Even in Sonic Frontiers, we see shades of this deeper Eggman returning. His interactions with Sage feel like a spiritual successor to the family-driven motivations we saw on the ARK. It took over twenty years, but Sega seems to be finally remembering that Eggman is at his best when he’s treated as a complex person with a drive that goes beyond "I hate that hedgehog."

How to Experience This Version Today

If you want to see what the hype is about, you don't need a dusty Dreamcast. The game is readily available on Steam.

  1. Get the PC Version: It’s the easiest way to play and supports modern resolutions.
  2. Install SA2 Mod Loader: This is crucial. The community has spent years fixing the lighting and sound issues that the official ports introduced.
  3. Download the "Retranslated" Mod: If you want the deepest lore, there are mods that fix the English script to be more faithful to the original Japanese dialogue, which adds even more depth to Eggman’s motivations regarding his grandfather.
  4. Play the Dark Story First: While the game lets you choose, starting with the Dark side makes the eventual team-up feel much more impactful.
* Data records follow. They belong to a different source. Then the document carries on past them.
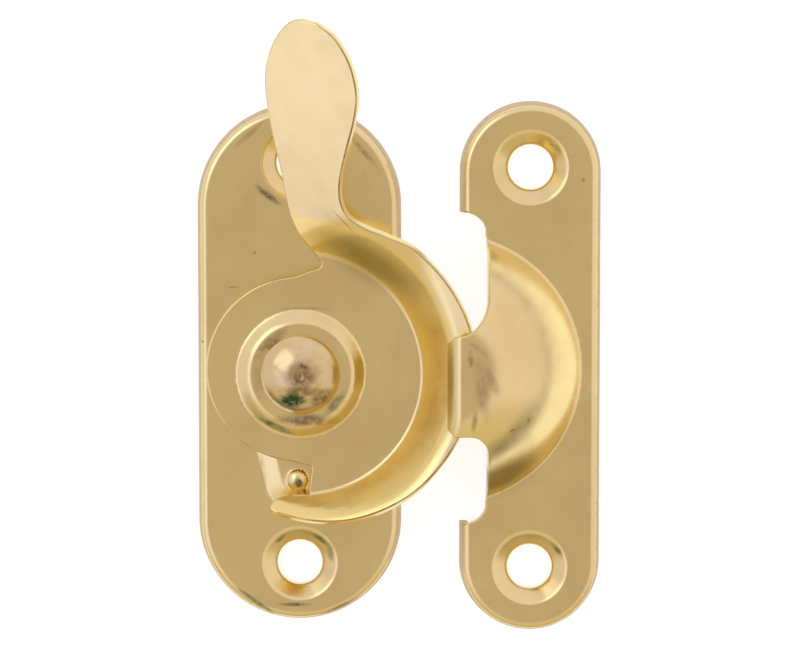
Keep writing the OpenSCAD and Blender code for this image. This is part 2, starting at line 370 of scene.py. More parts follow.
def pressed_sheet(name, height, edges, points, t, gap=0.16, stands=False):
    """Closed mesh of a sheet of thickness t whose upper face is height(x, y) within its edges."""
    loops, outs = map(list, zip(*[inset_loop(height, e, t) for e in edges]))
    flat, faces, loop_ids = triangulate(loops, inner_points(loops, outs, points, gap))
    count = len(flat)
    top = lift(height, flat)
    n_top = normals(height, flat)
    low = top - t * n_top
    if stands:
        low[:, 2] = np.maximum(low[:, 2], 0)
    verts = [top, low]
    polys = [tuple(f) for f in faces] + [tuple(f + count) for f in faces[:, ::-1]]
    loop_normals = [n_top[faces].reshape(-1, 3), -n_top[faces[:, ::-1]].reshape(-1, 3)]
    edge_shade = [np.zeros(2 * count)]
    total = 2 * count
    for e, out, ids in zip(edges, outs, loop_ids):
        m = len(ids)
        is_bore = e.kinds == "bore"
        low[ids[is_bore]] = np.column_stack([top[ids[is_bore], :2], np.zeros(is_bore.sum())])
        rows, row_normals = edge_rows(e, out, top[ids], n_top[ids], low[ids], t)
        verts += rows
        row_ids = [ids] + [np.arange(m) + total + k * m for k in range(len(rows))] + [ids + count]
        total += m * len(rows)
        # Painted shade: a dark line on the first rows of each rounded sheared edge, heaviest where the edge faces
        # right or towards the bottom of the picture.
        edge_shade_amount = np.clip(0.45 + 0.5 * out[:, 0] - 0.35 * out[:, 1], 0.25, 1) * (e.kinds == "sheared")
        edge_shade += [edge_shade_amount, edge_shade_amount, np.zeros(m * (len(rows) - 2))]
        for i0, i1, n0, n1 in zip(row_ids, row_ids[1:], row_normals, row_normals[1:]):
            polys += zip(i0, i1, np.roll(i1, -1), np.roll(i0, -1))
            quad = np.stack([n0, n1, np.roll(n1, -1, 0), np.roll(n0, -1, 0)], 1)
            loop_normals.append(quad.reshape(-1, 3))
    piece = make_mesh(name, np.vstack(verts) * MM, polys, np.vstack(loop_normals))
    edge_shade_attribute = piece.data.attributes.new("painted_edge_shade", "FLOAT", "POINT")
    edge_shade_attribute.data.foreach_set("value", np.concatenate(edge_shade))
    return piece


def make_mesh(name, verts, polys, loop_normals=None):
    mesh = bpy.data.meshes.new(name)
    mesh.from_pydata([tuple(v) for v in verts], [], [tuple(int(i) for i in p) for p in polys])
    mesh.polygons.foreach_set("use_smooth", [True] * len(mesh.polygons))
    if loop_normals is not None:
        mesh.normals_split_custom_set([tuple(n) for n in loop_normals])
    piece = bpy.data.objects.new(name, mesh)
    bpy.context.scene.collection.objects.link(piece)
    return piece


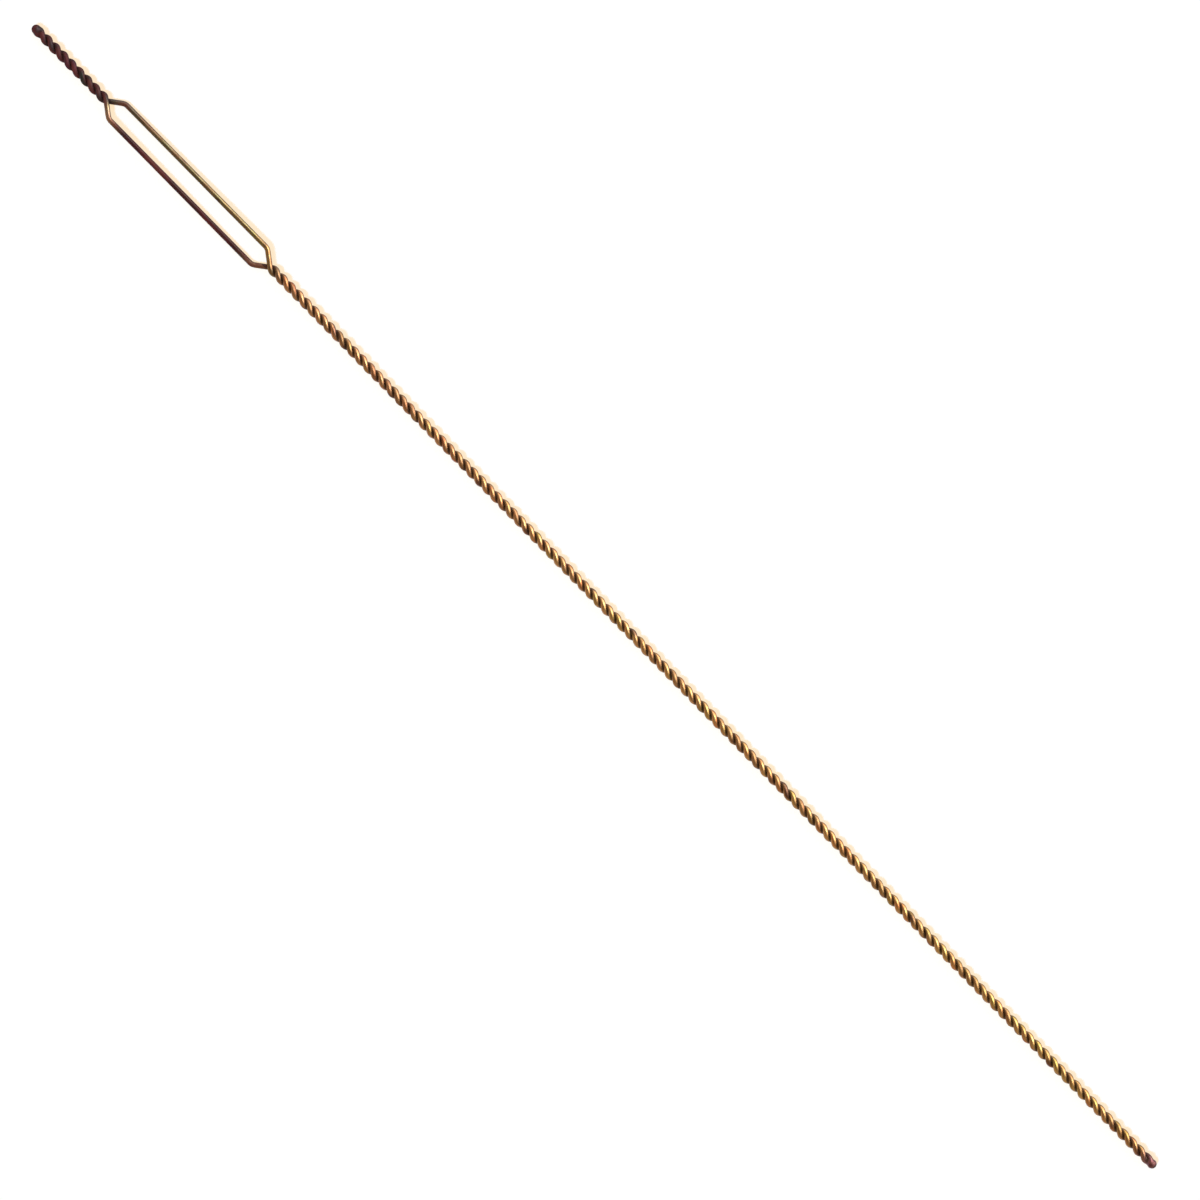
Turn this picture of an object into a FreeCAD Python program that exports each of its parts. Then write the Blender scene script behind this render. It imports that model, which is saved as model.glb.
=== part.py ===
import FreeCAD, Part
import math
import os

# Inoculating loop: two brass wires twisted together, opened into a long eye near the working tip.
# Millimetres. It lies flat on Z = 0, with X along the tool and +X towards the working tip.

# driving dimensions
wire_diameter = 0.75
wire_sides = 6  # the round wire is drawn as a regular prism inside its circle, to keep the twist light
overall_length = 220.0
tail_length = 14.4  # tip to front crossing
eye_length = 32.1  # front crossing to rear crossing
eye_width = 3.1  # between the centre lines of the eye's two sides
twist_pitch = 3.11  # one full right-hand turn
runs_per_turn = 8  # straight runs that stand for one turn of the twist
bend_radius = 1.3  # on the wire's centre line, at each corner of the eye
bead_radius = 0.76
bead_seat_radius = 0.7  # flat back of each fused bead, against the wires' square ends

# worked out from them
wire_radius = wire_diameter / 2
run_length = twist_pitch / runs_per_turn  # along the tool
run_angle = 2 * math.pi / runs_per_turn
corner_radius = wire_radius / math.cos(run_angle / 2)  # the two wires touch in the middle of each run
lay_slope = 2 * wire_radius * math.tan(run_angle / 2) / run_length
throat_length = eye_width / 2 / lay_slope  # the wires keep the slope of the twist as they part
bead_depth = bead_radius + math.sqrt(bead_radius**2 - bead_seat_radius**2)
tip_x = overall_length / 2
butt_x = -overall_length / 2
front_x = tip_x - tail_length
rear_x = front_x - eye_length

along_tool = FreeCAD.Vector(1, 0, 0)
upwards = FreeCAD.Vector(0, 0, 1)
mitred = 1
smooth = 0


def wire_along(path, corners):
    """Wire swept along a path, with a flat of its section facing up at the start."""
    start = path.Edges[0]
    circle = Part.Circle(start.firstVertex().Point, start.tangentAt(0), wire_radius)
    circle.XAxis = upwards
    step = 2 * math.pi / wire_sides
    points = [circle.value((i + 0.5) * step) for i in range(wire_sides)]
    profile = Part.makePolygon(points + points[:1])
    return path.makePipeShell([profile], True, False, corners)


def twisted_wire(crossing_x, end_x, above):
    """One wire of the twist, from a crossing of the eye outwards, cut square where its bead begins."""
    outwards = math.copysign(1, end_x - crossing_x)
    level = 1 if above else -1
    points = [FreeCAD.Vector(crossing_x, 0, level * wire_radius)]
    runs = math.ceil(abs(end_x - crossing_x) / run_length) + 1
    for i in range(runs):
        turned = (i + 0.5) * outwards
        angle = turned * run_angle
        across = -level * corner_radius * math.sin(angle)
        height = level * corner_radius * math.cos(angle)
        points.append(FreeCAD.Vector(crossing_x + turned * run_length, across, height))
    size = 4 * bead_radius
    waste = Part.makeBox(size, size, size, FreeCAD.Vector(0, -size / 2, -size / 2))
    waste.translate(along_tool * (end_x if outwards > 0 else end_x - size))
    return wire_along(Part.makePolygon(points), mitred).cut(waste)


def rounded_path(corners, radius):
    """Straight runs through the corners, joined by tangent arcs of one radius."""
    edges = []
    start = corners[0]
    for before, corner, after in zip(corners, corners[1:], corners[2:]):
        arriving = (corner - before).normalize()
        leaving = (after - corner).normalize()
        half_turn = arriving.getAngle(leaving) / 2
        setback = radius * math.tan(half_turn)
        arc_start = corner - arriving * setback
        arc_end = corner + leaving * setback
        inwards = (leaving - arriving).normalize()
        arc_middle = corner + inwards * radius * (1 / math.cos(half_turn) - 1)
        edges.append(Part.LineSegment(start, arc_start).toShape())
        edges.append(Part.Arc(arc_start, arc_middle, arc_end).toShape())
        start = arc_end
    edges.append(Part.LineSegment(start, corners[-1]).toShape())
    return Part.Wire(edges)


def eye_side():
    """Side of the eye that passes over at the rear crossing and under at the front one."""
    side = -eye_width / 2
    corners = [
        FreeCAD.Vector(rear_x, 0, wire_radius),
        FreeCAD.Vector(rear_x + throat_length, side, wire_radius),
        FreeCAD.Vector(front_x - throat_length, side, -wire_radius),
        FreeCAD.Vector(front_x, 0, -wire_radius),
    ]
    return wire_along(rounded_path(corners, bend_radius), smooth)


def end_bead(end_x):
    """Fused bead that closes an end of the twist: a ball cut flat where the wires stop."""
    outwards = math.copysign(1, end_x)
    ball = Part.makeSphere(bead_radius, FreeCAD.Vector(), along_tool)
    size = 4 * bead_radius
    waste = Part.makeBox(size, size, size, FreeCAD.Vector(-size, -size / 2, -size / 2))
    waste.translate(along_tool * (bead_radius - bead_depth))
    bead = ball.cut(waste)
    if outwards < 0:
        bead.rotate(FreeCAD.Vector(), upwards, 180)
    bead.translate(along_tool * (end_x - outwards * bead_radius))
    return bead


def other_wire(shape):
    """The same stretch of the other wire, half a turn round the tool."""
    partner = shape.copy()
    partner.rotate(FreeCAD.Vector(), along_tool, 180)
    return partner


def build():
    """All nodes by name, with the tool's axis on the X axis."""
    shaft = twisted_wire(rear_x, butt_x + bead_depth, above=True)
    eye = eye_side()
    tail = twisted_wire(front_x, tip_x - bead_depth, above=False)
    return {
        "wire_a_shaft": shaft,
        "wire_a_eye": eye,
        "wire_a_tail": tail,
        "wire_b_shaft": other_wire(shaft),
        "wire_b_eye": other_wire(eye),
        "wire_b_tail": other_wire(tail),
        "tip_bead": end_bead(tip_x),
        "butt_bead": end_bead(butt_x),
    }


os.makedirs("parts", exist_ok=True)
for name, shape in build().items():
    shape.translate(upwards * bead_radius)
    shape.exportStep("parts/" + name + ".step")
    print(name, round(shape.Volume, 3), shape.BoundBox)
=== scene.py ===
import math

import bpy
import numpy as np
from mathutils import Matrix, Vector


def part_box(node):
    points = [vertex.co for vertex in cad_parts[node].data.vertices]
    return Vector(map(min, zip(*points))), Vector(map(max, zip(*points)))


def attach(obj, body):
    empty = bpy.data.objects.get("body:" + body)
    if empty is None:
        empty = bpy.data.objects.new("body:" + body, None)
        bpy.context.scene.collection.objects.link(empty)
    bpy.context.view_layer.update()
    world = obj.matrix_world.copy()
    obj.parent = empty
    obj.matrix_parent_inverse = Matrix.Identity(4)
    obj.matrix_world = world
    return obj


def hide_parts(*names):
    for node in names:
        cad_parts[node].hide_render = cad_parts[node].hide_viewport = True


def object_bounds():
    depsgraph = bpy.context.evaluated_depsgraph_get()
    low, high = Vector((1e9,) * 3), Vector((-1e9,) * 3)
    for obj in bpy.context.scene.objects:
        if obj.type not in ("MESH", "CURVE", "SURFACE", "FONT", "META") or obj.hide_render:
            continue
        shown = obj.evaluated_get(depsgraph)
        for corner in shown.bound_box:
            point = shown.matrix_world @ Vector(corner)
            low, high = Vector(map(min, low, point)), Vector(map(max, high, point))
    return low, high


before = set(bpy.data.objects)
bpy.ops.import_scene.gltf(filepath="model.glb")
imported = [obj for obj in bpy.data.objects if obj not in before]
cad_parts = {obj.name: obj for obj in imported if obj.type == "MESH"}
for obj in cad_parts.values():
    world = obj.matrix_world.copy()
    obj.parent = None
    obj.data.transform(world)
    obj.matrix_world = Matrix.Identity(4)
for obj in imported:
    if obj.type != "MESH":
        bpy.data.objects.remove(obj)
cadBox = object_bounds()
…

Watching the evolution of Sonic Adventure 2 Eggman from a conqueror to a reluctant savior is one of the best arcs in platforming history. He isn't just a villain. He’s the guy who built a legacy in the stars, even if he had to blow up a few things to get there.

Next time you’re playing, pay attention to the small stuff. The way he adjusts his glasses. The way he looks at the photo of his grandfather. It’s all there. He’s the most consistent, well-written character in the franchise, and SA2 was his finest hour. Go back and play the Cosmic Wall level. Listen to the music. Watch the moon break. You'll see exactly why we're still talking about this version of the doctor twenty-five years later.

To really get the most out of your run, try focusing on the "hidden" emblems in the Eggman stages—they require some of the most creative uses of the hover mechanic in the entire game. Once you've mastered the lock-on timing, the game transforms from a clunky shooter into a high-speed rhythmic destruction sim. It's a blast. All hail the empire.